Police complaint unit
When the police or members of other security organs brutalise citizens what happens next is an open question. The citizen may have nowhere to lodge a complaint against police or indeed any other security agent’s brutality. For example, a police may be reluctant to investigate a fellow police. Also, when an officer brutalizes a citizen a mere police may take no action against the officer with the possible claim that their rank is lower to handle the case involving an officer. Often citizens are left bitter after an experience with crude police. There may not be any way out to lodge a complaint but for the citizen to shallow his bitterness in silence. This may be where the public is likely to be distrustful and even hate the police.
One way of addressing citizens’ grievances against the police or indeed any other personnel of security organs is for the institutionalization of a police complaint unit.
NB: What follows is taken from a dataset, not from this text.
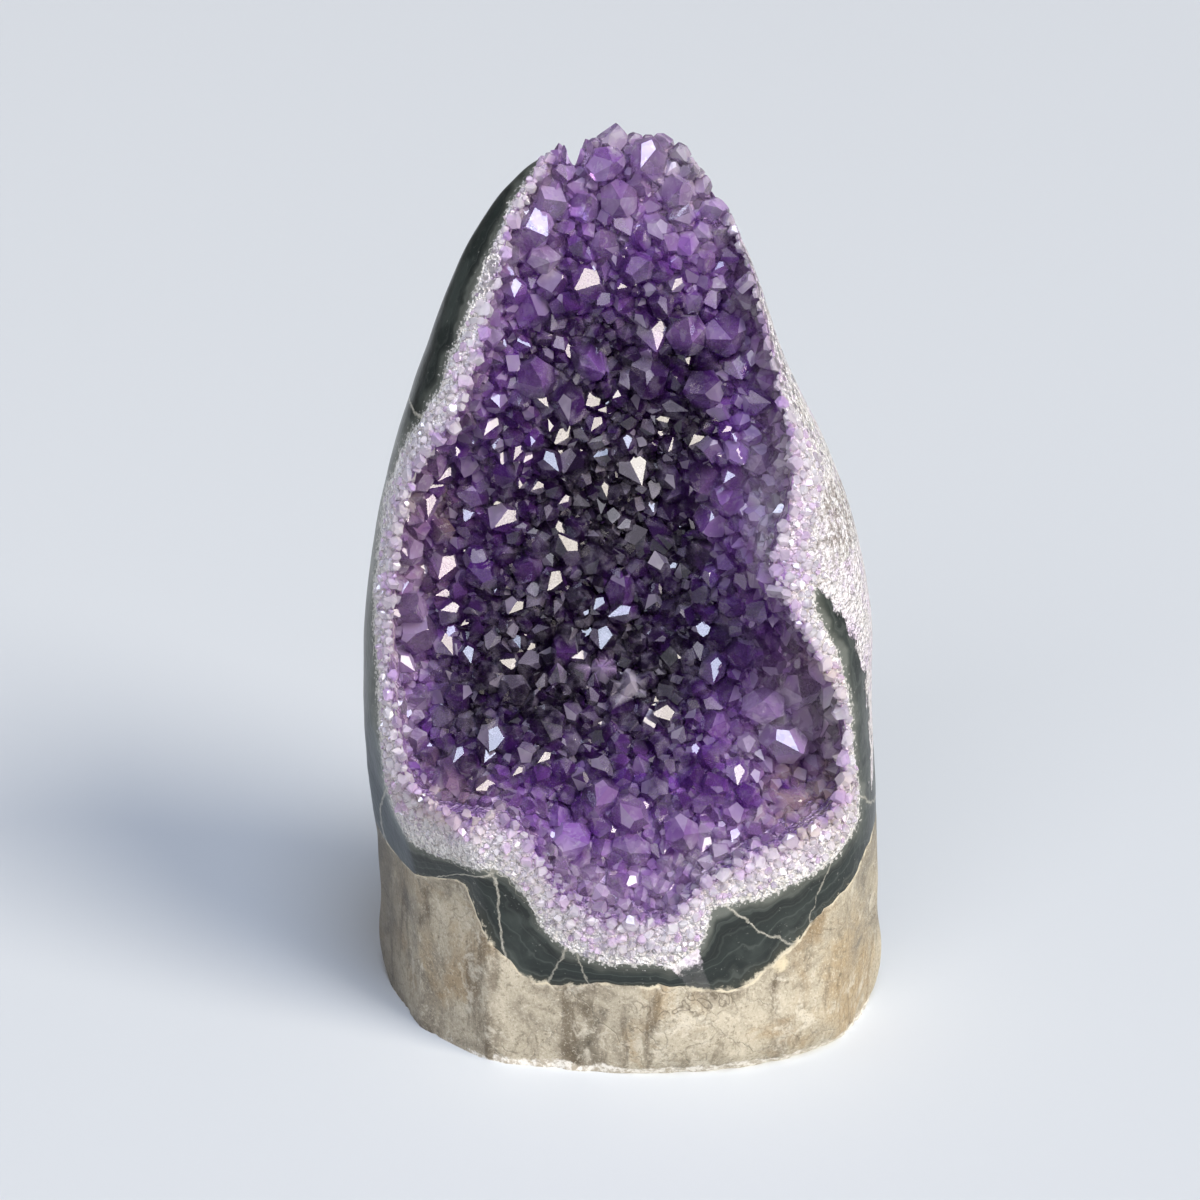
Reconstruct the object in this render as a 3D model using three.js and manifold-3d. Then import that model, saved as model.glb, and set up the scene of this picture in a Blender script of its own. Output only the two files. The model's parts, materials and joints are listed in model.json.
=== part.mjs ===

This unit should be mandated to receive all sorts of complaints against the personnel of any security agency regardless of the rank of the personnel. The unit can also work as a bridge between citizens and security organs in promoting mutual understanding for a better way forward in citizen-police relations.
In conclusion, South Sudanese are people of one destiny. They struggled together, navigated the route to freedom together and ultimately achieved independence together. A failed South Sudan is not in the interest of anybody because none will be left immune. South Sudanese will all sink together to the bottom. Divisive politics of intrigues is therefore a recipe for disaster. Decentralisation and devolution of powers is a mechanism well thought out by experts and revolutionaries for sustainable unity and progress of any country on planet earth. However, the opposite is a catastrophic disaster in waiting.